What did the hurricane say to the coconut tree?
Hold on to your nuts, this is going to be one hell of a blowjob!"

What is the difference between a frog and a horny toad?
The frog says "ribbit, ribbit", and the horny toad says "rub-it, rub-it".

What do a pizza delivery guy and a gynecologist have in common?
They can both smell it, but they can't eat it.

The 59 Axioms Of Love Making (06 November 2007)

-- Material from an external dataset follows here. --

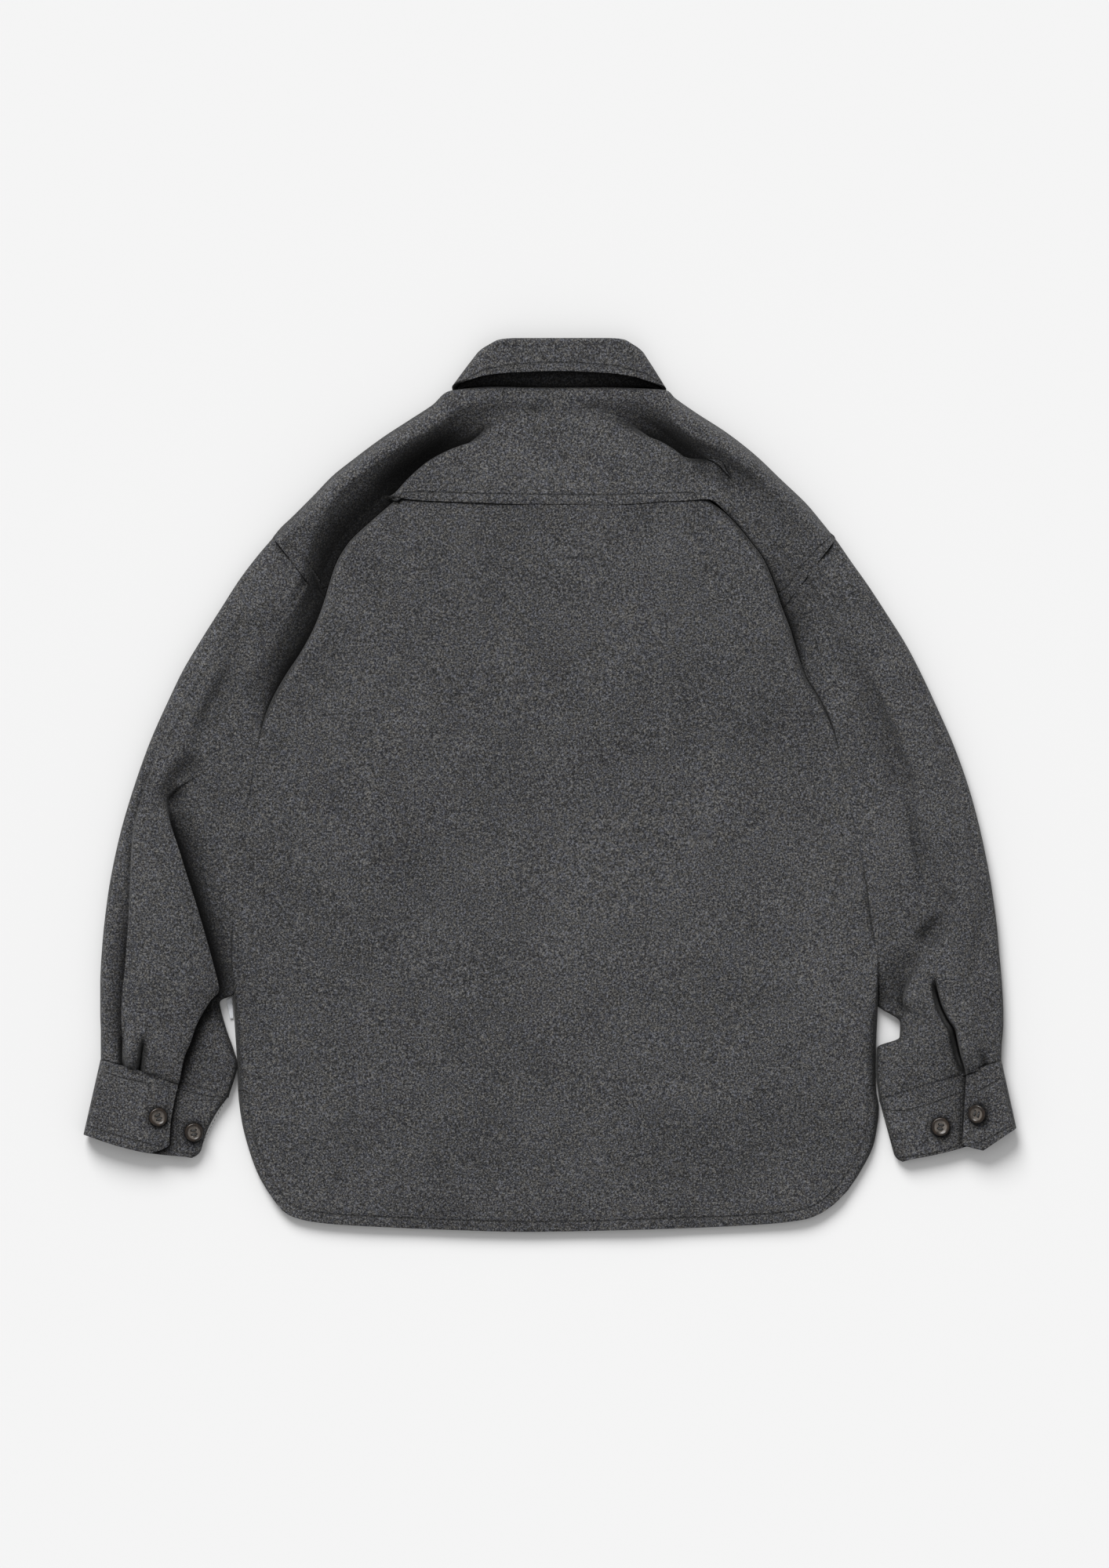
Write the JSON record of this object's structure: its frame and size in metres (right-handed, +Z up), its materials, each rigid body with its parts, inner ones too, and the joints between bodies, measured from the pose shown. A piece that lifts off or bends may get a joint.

A self-evident or universally recognized truth; a maxim The more beautiful the woman is who loves you, the easier it is to leave her with no hard feelings. Nothing improves with age. No matter how many times you've had it, if it's offered take it, because it'll never be quite the same again. Sex has no calories. Sex takes up the least amount of time and causes the most amount of trouble. There is no remedy for sex but more sex. Sex appeal is 50% what you've got and 50% what people think you've got. No sex with anyone in the same office. Sex is like snow; you never know how many inches you are going to get or how long it is going to last. A man in the house is worth two in the street. If you get them by the balls, their hearts and minds will follow. Virginity can be cured. When a man's wife learns to understand him, she usually stops listening to him. Never sleep with anyone crazier than yourself. The qualities that most attract a woman to a man are usually the same ones she can't stand years later. Sex is dirty only if it's done right. It is always the wrong time of month. The best way to hold a man is in your arms. When the lights are out, all women are beautiful. Sex is hereditary. If your parents never had it, chances are you won't either. Sow your wild oats on Saturday night -- then on Sunday pray for crop failure. The younger the better. The game of love is never called off on account of darkness. It was not the apple on the tree but the pair on the ground that caused the trouble in the garden. Sex discriminates against the shy and the ugly. Before you find your handsome prince, you've got to kiss a lot of frogs. There may be some things better than sex, and some things worse than sex. But there is nothing exactly like it. Love your neighbor, but don't get caught. Love is a hole in the heart.